Taxis provided about 1,440 rides-a-day from the terminals in 2018, the airport reported. That’s half as many as four years ago, and longtime cabbies see the changes at the airport as another story of Uber and Lyft displacing them. Cab fares citywide were about half last year what they were in 2014, and drivers are rankled that their experience, and the regulatory requirements of their industry, are being trumped by apps that essentially allow anyone to do their jobs.

“We have Uber; we have Lyft,” said Miron Frenkel, a Russian immigrant who has been driving a cab for 21 years. “I’m looking to not be slaves in the United States in 2019.”

Drivers emphasized how much work they’ve put into establishing a place of worship that allows Muslims to comfortably pray five times daily. The lot doesn’t have running water, so drivers connected a garden hose to a water source and created a row of spigots, so people could wash their hands, feet, and faces before entering the trailer, according to Islamic custom. The trailer itself came two years ago as a replacement for a tent that had been at the location. It cost $10,000, raised through driver donations. It has carpeting, a copy of the Quran, a gas heater, and space for 40 to 50 people to pray comfortably.

“Wherever the Muslims are, they must have a worshiping place together,” said Sekou Sackor, a cab driver from Liberia.

There are no spaces available within the airport that drivers could access specifically for the purpose of practicing their faith, said the airport spokesperson, Florence Brown.

“As it relates to the parking lot, it just isn’t a place where we think a vehicle or a mosque would be appropriate,” she said.

The airport’s regular car-for-hire drivers, whether they’re driving an Uber or a taxi, need to be nearby and on-call. The lot the airport is seeking to close holds about 160 vehicles and is its first staging area for taxi drivers. When they arrive there as early as 3 a.m., they report to a dispatcher and wait until there is a significant demand for rides.

When they’re dispatched, often 10 taxis at a time, the drivers travel about five minutes to another lot adjacent to Terminal A. The wait for a customer there can be brief. The lot at risk of being eliminated allows drivers to be in the area of the airport without having to park illegally on entrance ramps or burn gas circling the facility.

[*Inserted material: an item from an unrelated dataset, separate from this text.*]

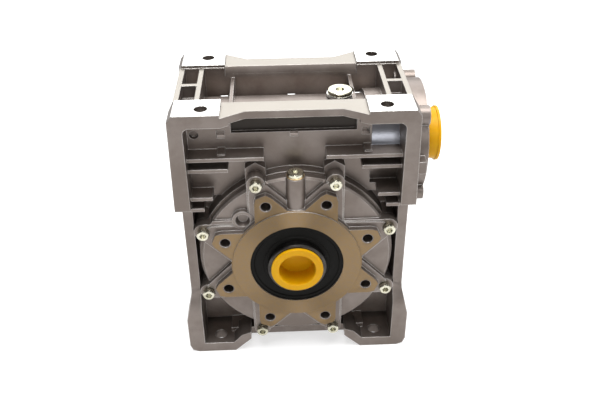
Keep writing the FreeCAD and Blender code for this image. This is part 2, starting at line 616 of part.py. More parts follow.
# ---- output shaft and wheel ------------------------------------------------------------------
def output_hub():
    body = rod_y(SHAFT_R, -SHAFT_HALF_LENGTH, SHAFT_HALF_LENGTH)
    ends = []
    for y, direction in ((-SHAFT_HALF_LENGTH, 1), (SHAFT_HALF_LENGTH, -1)):
        cone = Part.makeCone(SHAFT_R - 1.0, SHAFT_R, 1.0, V(0, y, 0), V(0, direction, 0))
        ends.append(rod_y(SHAFT_R + 1, min(y, y + direction), max(y, y + direction)).cut(cone))
    body = body.cut(ends)
    hub = rod_y(HUB_R, -HUB_HALF_LENGTH, HUB_HALF_LENGTH)
    disc = rod_y(WHEEL_RIM_INNER_R, -WHEEL_HALF_WIDTH + 4, WHEEL_HALF_WIDTH - 4)
    collar = washer_y(WHEEL_RIM_INNER_R, WHEEL_RIM_INNER_R - 6, -WHEEL_HALF_WIDTH, WHEEL_HALF_WIDTH)
    body = fuse([body, hub, disc, collar])
    key = box(-OUTPUT_KEY_WIDTH / 2, OUTPUT_KEY_WIDTH / 2, -80, 80, 0, OUTPUT_KEY_TOP)
    holes = []
    for k in range(6):
        x, z = polar(39.5, 60.0 * k)
        holes.append(rod_y(4.5, -30, 30, x, z))
    groove = rod_y(BORE_R + 1.0, BORE_GROOVE_Y, BORE_GROOVE_Y + 1.6)
    body = body.cut([rod_y(BORE_R, -80, 80), key, groove] + holes)
    return one_solid(body)


def worm_wheel():
    """Bronze rim with a throated outside and thirty gaps that follow the worm's lead."""
    rim = washer_y(WHEEL_OUTER_R, WHEEL_RIM_INNER_R, -WHEEL_HALF_WIDTH, WHEEL_HALF_WIDTH)
    throat = Part.makeTorus(CENTRE_DISTANCE, CENTRE_DISTANCE - WHEEL_THROAT_R, ORIGIN, Y_AXIS)
    rim = rim.cut(throat)
    slope = tan(radians(PRESSURE_ANGLE))
    low = WHEEL_ROOT_R
    high = WHEEL_OUTER_R + 2
    half_low = GAP_HALF_WIDTH - (WHEEL_PITCH_R - low) * slope
    half_high = GAP_HALF_WIDTH + (high - WHEEL_PITCH_R) * slope
    reach = WHEEL_HALF_WIDTH + 3
    lead_angle = degrees(atan2(WORM_LEAD, 2 * pi * WORM_PITCH_R))
    gap = prism_y([(-half_low, low), (half_low, low), (half_high, high), (-half_high, high)],
                  -reach, reach)
    gap.rotate(ORIGIN, Z_AXIS, -lead_angle)
    gaps = []
    for k in range(WHEEL_TEETH):
        copy = gap.copy()
        copy.rotate(ORIGIN, Y_AXIS, 360.0 * k / WHEEL_TEETH)
        gaps.append(copy)
    return one_solid(rim.cut(gaps))


# ---- worm ------------------------------------------------------------------------------------
def worm_thread():
    """One right-hand thread of trapezoidal section, its crest at the bottom of the worm at x = 0."""
    slope = tan(radians(PRESSURE_ANGLE))
    root = WORM_ROOT_R - 0.4
    half_root = THREAD_HALF_WIDTH + (WORM_PITCH_R - root) * slope
    half_tip = THREAD_HALF_WIDTH - (WORM_TIP_R - WORM_PITCH_R) * slope
    turns = 2 * WORM_THREAD_HALF_LENGTH / WORM_LEAD
    length = turns * WORM_LEAD
    helix = Part.makeHelix(WORM_LEAD, length, WORM_PITCH_R)
    section = Part.makePolygon([
        V(root, 0, -half_root), V(WORM_TIP_R, 0, -half_tip), V(WORM_TIP_R, 0, half_tip),
        V(root, 0, half_root), V(root, 0, -half_root),
    ])
    thread = Part.Wire(helix.Edges).makePipeShell([section], True, True)
    thread.rotate(ORIGIN, Z_AXIS, -180.0 * length / WORM_LEAD)
    thread.translate(V(0, 0, -length / 2))
    thread.rotate(ORIGIN, Y_AXIS, 90)
    thread.translate(V(0, 0, CENTRE_DISTANCE))
    return thread


def worm_shaft():
    seal_end = BOSS_FACE - 1.0
    body = fuse([
        rod_x(WORM_ROOT_R, -50, 50),
        rod_x(INPUT_SHAFT_R + 4.0, 50, INPUT_BEARING_X0),
        rod_x(INPUT_SHAFT_R, INPUT_BEARING_X0 - 1, seal_end),
        rod_x(BLIND_SHAFT_R + 3.0, BLIND_BEARING_X0 + BLIND_BEARING_WIDTH, -49),
        rod_x(BLIND_SHAFT_R, BLIND_BEARING_X0, -49),
    ])
    body = body.fuse(worm_thread())
    key = box(seal_end - 45, seal_end + 1, -INPUT_KEY_WIDTH / 2, INPUT_KEY_WIDTH / 2,
              CENTRE_DISTANCE, CENTRE_DISTANCE + INPUT_KEY_TOP)
    bore = rod_x(INPUT_BORE_R, seal_end - INPUT_BORE_DEPTH, seal_end + 1)
    return one_solid(body.cut([bore, key]))


# ---- bearings, seals, rings ------------------------------------------------------------------
def bearing(at, direction, inner_r, outer_r, width, count):
    """Outer ring, inner ring, balls and cage of a deep-groove ball bearing that starts at `at`."""
    pitch_r = (inner_r + outer_r) / 2
    section = outer_r - inner_r
    ball_r = section * 0.29
    shoulder = section * 0.2
    mid = at + direction * (width / 2)

    def tube(outside, inside, length):
        start = mid - direction * (length / 2)
        return Part.makeCylinder(outside, length, start, direction).cut(
            Part.makeCylinder(inside, length, start, direction))

    groove = Part.makeTorus(pitch_r, ball_r + 0.12, mid, direction)
    outer = tube(outer_r, pitch_r + shoulder, width).cut(groove)
    inner = tube(pitch_r - shoulder, inner_r, width).cut(groove)
    side = V(0, 0, 1)
    balls = []
    pockets = []
    for k in range(count):
        spot = FreeCAD.Rotation(direction, 360.0 * k / count).multVec(side)
        balls.append(Part.makeSphere(ball_r, mid + spot * pitch_r))
        pockets.append(Part.makeCylinder(ball_r + 0.15, section, mid + spot * inner_r, spot))
    cage = tube(pitch_r + section * 0.07, pitch_r - section * 0.07, width * 0.78).cut(pockets)
    return {"outer_ring": one_solid(outer), "inner_ring": one_solid(inner),
            "balls": Part.makeCompound(balls), "cage": one_solid(cage)}


def shaft_seal(at, direction, inner_r, outer_r, width):
    """A rotary shaft seal: cased outside, sloped face and a lip that runs on the shaft."""
    body = Part.makeCylinder(outer_r, width, at, direction)
    hole = Part.makeCylinder(inner_r + FIT_GAP, width, at, direction)
    dish_r = outer_r - 3.0
    lip_r = inner_r + 3.0
    dish = Part.makeCone(dish_r, dish_r - 1.0, 1.0, at, direction).cut(
        Part.makeCone(lip_r, lip_r + 1.0, 1.0, at, direction))
    back = Part.makeCylinder(dish_r, width * 0.55, at + direction * (width * 0.45), direction).cut(
        Part.makeCylinder(lip_r, width, at, direction))
    return one_solid(body.cut([hole, dish, back]))


def circlip(x0, seat_r, gap_angle):
    """An internal retaining ring, open at the bottom."""
    ring = rod_x(seat_r + CIRCLIP_DEPTH - 0.1, x0, x0 + CIRCLIP_WIDTH).cut(
        rod_x(seat_r - 3.0, x0, x0 + CIRCLIP_WIDTH))
    half = (seat_r + 3) * tan(radians(gap_angle / 2))
    wedge = prism_x([(0, CENTRE_DISTANCE), (-half, CENTRE_DISTANCE - seat_r - 3),
                     (half, CENTRE_DISTANCE - seat_r - 3)], x0 - 1, x0 + CIRCLIP_WIDTH + 1)
    return one_solid(ring.cut(wedge))


def blind_end_cap():
    """The pressed cup that closes the worm tube on the side away from the input."""
    outside = rod_x(BLIND_BEARING_OUTER_R, BLIND_FACE + 0.3, BLIND_FACE + 0.3 + END_CAP_WIDTH)
    inside = rod_x(BLIND_BEARING_OUTER_R - 2.5, BLIND_FACE + 2.5, BLIND_FACE + 1 + END_CAP_WIDTH)
    dimple = rod_x(BLIND_BEARING_OUTER_R - 6.0, BLIND_FACE, BLIND_FACE + 1.1)
    return one_solid(outside.cut([inside, dimple]))


# ---- protective caps -------------------------------------------------------------------------
def output_cap():
    """Yellow plug in the front end of the hollow shaft: a hollow skirt with a flat rim."""
    seat = -SHAFT_HALF_LENGTH - 0.1
    skirt = rod_y(CAP_SKIRT_R, seat - 0.5, seat + CAP_SKIRT_LENGTH)
    rim = rod_y(CAP_RIM_R, seat - CAP_RIM_THICKNESS, seat)
    hollow = rod_y(CAP_INSIDE_R, seat - CAP_RIM_THICKNESS - 1, seat + CAP_SKIRT_LENGTH - 2.0)
    body = fuse([skirt, rim]).cut(hollow)
    front = seat - CAP_RIM_THICKNESS
    corner = [e for e in body.Edges if e.Closed and abs(e.CenterOfMass.y - front) < 1e-4]
    return one_solid(body.makeChamfer(0.6, corner))


def input_cap():
    """Yellow tapered plug: a stem in the worm's bore and a flared cup that ends in a thin rim."""
    seat = BOSS_FACE - 0.8
    rim_back = INPUT_CAP_RIM_X - INPUT_CAP_RIM_THICKNESS
    flare = rim_back - seat
    cone = Part.makeCone(19.6, INPUT_CAP_RIM_R - 0.9, flare, V(seat, 0, CENTRE_DISTANCE), X_AXIS)
    rim = rod_x(INPUT_CAP_RIM_R, rim_back, INPUT_CAP_RIM_X)
    stem = rod_x(INPUT_BORE_R - 0.3, seat - 14, seat + 1)
    cup = Part.makeCone(17.2, INPUT_CAP_RIM_R - 3.0, flare, V(seat + 2.2, 0, CENTRE_DISTANCE), X_AXIS)
    hollow = rod_x(INPUT_BORE_R - 2.3, seat - 12, seat + 3)
    return one_solid(fuse([cone, rim, stem]).cut([cup, hollow]))


# ---- the whole object ------------------------------------------------------------------------
def all_nodes():
    nodes = {
        "housing": housing(),
        "output_cover": output_cover(),
        "cover_o_ring": cover_o_ring(),
        "cover_screws": cover_screws(),
        "cover_plug": cover_plug(),
        "cover_plug_washer": cover_plug_washer(),
        "filler_plug": filler_plug(),
        "filler_plug_washer": filler_plug_washer(),
        "output_hub": output_hub(),
        "worm_wheel": worm_wheel(),
        "worm_shaft": worm_shaft(),
        "output_cap": output_cap(),
        "input_cap": input_cap(),
        "blind_end_cap": blind_end_cap(),
        "input_circlip": circlip(INPUT_CIRCLIP_X0, INPUT_BEARING_OUTER_R, 40),
        "blind_circlip": circlip(BLIND_CIRCLIP_X0, BLIND_BEARING_OUTER_R, 40),
        "input_seal": shaft_seal(V(INPUT_SEAL_X0 + INPUT_SEAL_WIDTH, 0, CENTRE_DISTANCE), X_AXIS * -1,
                                 INPUT_SHAFT_R, INPUT_BEARING_OUTER_R, INPUT_SEAL_WIDTH),
        "output_seal_front": shaft_seal(V(0, -SEAL_FACE, 0), Y_AXIS, SHAFT_R,
                                        OUTPUT_BEARING_OUTER_R, SEAL_WIDTH),
        "output_seal_rear": shaft_seal(V(0, SEAL_FACE, 0), Y_AXIS * -1, SHAFT_R,
                                       OUTPUT_BEARING_OUTER_R, SEAL_WIDTH),
    }
    bearings = {
        "output_bearing_front": (V(0, -OUTPUT_BEARING_INNER_FACE, 0), Y_AXIS * -1, SHAFT_R,
                                 OUTPUT_BEARING_OUTER_R, OUTPUT_BEARING_WIDTH, 14),
        "output_bearing_rear": (V(0, OUTPUT_BEARING_INNER_FACE, 0), Y_AXIS, SHAFT_R,
                                OUTPUT_BEARING_OUTER_R, OUTPUT_BEARING_WIDTH, 14),
        "input_bearing": (V(INPUT_BEARING_X0, 0, CENTRE_DISTANCE), X_AXIS, INPUT_SHAFT_R,
                          INPUT_BEARING_OUTER_R, INPUT_BEARING_WIDTH, 12),
        "blind_bearing": (V(BLIND_BEARING_X0, 0, CENTRE_DISTANCE), X_AXIS, BLIND_SHAFT_R,
                          BLIND_BEARING_OUTER_R, BLIND_BEARING_WIDTH, 9),
    }
    for name, values in bearings.items():
        for piece, shape in bearing(*values).items():
            nodes[name + "_" + piece] = shape
    return nodes


os.makedirs("parts", exist_ok=True)
for node, shape in all_nodes().items():
    shape.exportStep("parts/" + node + ".step")
    print(node, len(shape.Solids), round(shape.Volume / 1000.0, 2), "cm3", shape.isValid())
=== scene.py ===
"""Looks of the worm gearbox: materials, smooth shading, floor, studio light and camera.

Metres, in the CAD frame: output axis Y (front flange at -Y), worm axis X (input at +X), Z up.
"""
import json
import math

import bpy
from mathutils import Matrix, Vector

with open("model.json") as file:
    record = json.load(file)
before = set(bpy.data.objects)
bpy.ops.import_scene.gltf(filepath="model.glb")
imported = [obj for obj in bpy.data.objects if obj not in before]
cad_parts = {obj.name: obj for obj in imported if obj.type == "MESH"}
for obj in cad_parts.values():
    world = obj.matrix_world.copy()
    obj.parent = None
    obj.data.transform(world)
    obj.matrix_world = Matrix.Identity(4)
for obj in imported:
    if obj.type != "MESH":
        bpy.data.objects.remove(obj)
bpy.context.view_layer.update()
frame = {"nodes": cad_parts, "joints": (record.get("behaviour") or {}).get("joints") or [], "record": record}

MM = 0.001

NODES = frame["nodes"]
JOINTS = {joint["name"]: joint for joint in frame["joints"]}
MOUNTS = {mount["name"]: mount for mount in frame["record"]["mounts"]}

WORM_Z = JOINTS["worm_spin"]["pos_m"][2]
STAR_FACE_Y = MOUNTS["front_flange_bolts"]["pos_m"][1]
PAD_TOP_Z = MOUNTS["top_bolts"]["pos_m"][2]
BASE_Z = MOUNTS["foot_bolts"]["pos_m"][2]
BOSS_FACE_X = MOUNTS["input_flange_bolts"]["pos_m"][0]

# How far below a machined face its mask still holds, and where the painted areas lie.
FACING_LIMIT = 0.9                # least part of the normal along the axis that a face looks to
FACE_DEPTH = 0.3 * MM
STAR_FACE_DEPTH = 0.1 * MM        # the plug boss ends 0.4 mm behind the star's face
RAIL_DEPTH = 2.8 * MM             # the rails lie 2.5 mm below the pads
# where the painted shade of the slots lies
SLOT_HALF_LENGTH = 50.4 * MM
SLOT_DEPTHS = (34.0 * MM, 37.7 * MM)
SLOT_HEIGHTS = (116.0 * MM, 134.7 * MM)
SEAT_LENGTHS = (62.9 * MM, 86.5 * MM)
SEAT_BACK_Y = -14.0 * MM
SEAT_RISE = 6.0 * MM              # the band starts this far above the worm's axis
SEAT_OUTER_R = 40.3 * MM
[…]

The airport is in discussions with drivers through Parkway Airport Services, the contractor that manages ground transportation, and airport officials plan to meet themselves with drivers Monday, the day before the strike could go into effect.

“It would be unfortunate for passengers if taxicab drivers decide to strike,” Brown said. “Should this occur, we will collaborate with our other ground transportation partners, including shuttles, van services and SEPTA, to help support passengers in their absence.”

Brown disagreed that the battle over the lot is evidence of ridesharing drivers receiving favor over taxis.

The airport takes a cut of $1.50 per trip from the airport from taxis, Brown said. The cost of that is included in the passenger’s fare. Ridesharing companies pay the airport $3 per pickup and $2.60 for each dropoff, but that doesn’t cover the cost of providing waiting facilities for those drivers, Brown said. Uber and Lyft would provide additional compensation for a new waiting lot, she said.

“The amenities that will be available to the rideshare companies are commensurate to what they’re paying for those facilities in the future,” she said.

She didn’t say when the new ridesharing lot would open, but said it would accommodate 200 vehicles, the same as the current lot holds.

Airport officials have promised an app cab drivers can use that would provide information on how long they would likely have to wait to pick up passengers there. The app would reduce the need for a long-term waiting area, but drivers are demanding that the airport keep the waiting lot open until that app is available, likely not until the end of the year, Brown said.

Meanwhile, the taxi lot would become a parking space for vehicles belonging to the airport, Brown said.

For drivers, picking up a passenger paying the fare to go to the Pennsylvania or New Jersey suburbs can make it worth spending up to three hours idle in a staging lot.

“Normally we do a protest, or we might do a three-hour strike,” Blount said. “This time we have no choice. This is our survival.”